Singh outlines the basic elements of change supported by his union, UNITE HERE: “We need to protect family reunification and an amnesty for people without papers,” he says. “But we need deeper changes beyond that. Employer sanctions, which set up workplace audits and raids, need to be abolished because they criminalize work. And most important, we have to deal with the root causes of migration. The poverty and violence that forced Haitians to come still exist. Trade agreements like CAFTA and NAFTA still push people from Mexico and Central America. Mass deportations just deepen this crisis. We can't look at immigration policy in a vacuum.”

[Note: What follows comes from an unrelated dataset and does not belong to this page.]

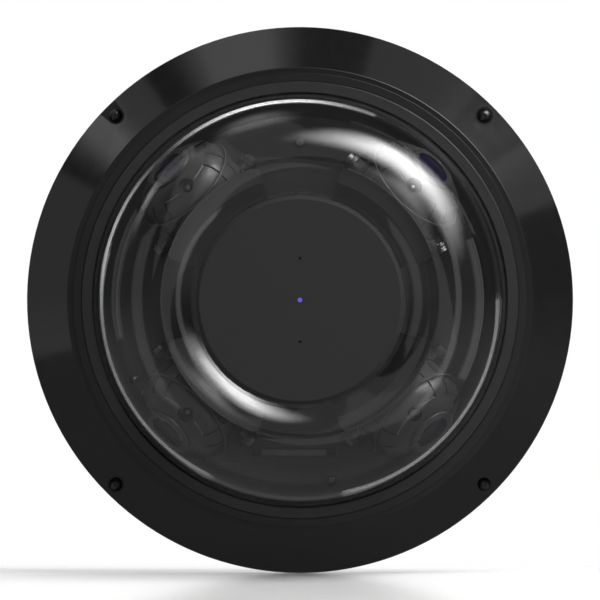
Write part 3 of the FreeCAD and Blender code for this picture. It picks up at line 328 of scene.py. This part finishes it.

No one knows better than union activists that there's zero chance for this kind of basic immigration policy reform in the present Congress, especially with Trump as president. But many caution that fighting the immediate audits and raids has to be connected to a longer-range direction and goal. “Right now it's a free-for-all, and they're coming after all workers,” Huber says. “So we have to educate people, hand out know-your-rights materials, and provide legal aid. But we also send people to D.C. to lobby on TPS, for instance. We supported shutting down the government to win protection for DACA recipients. We have to keep firm in our political efforts.”
“Basically, we need to protest,” Patrick-Knox concludes. “With the Republicans controlling Congress, we aren't going to get basic reforms now. But political protest will make a difference, and can help swing things back. Change, when it comes, can happen quickly.”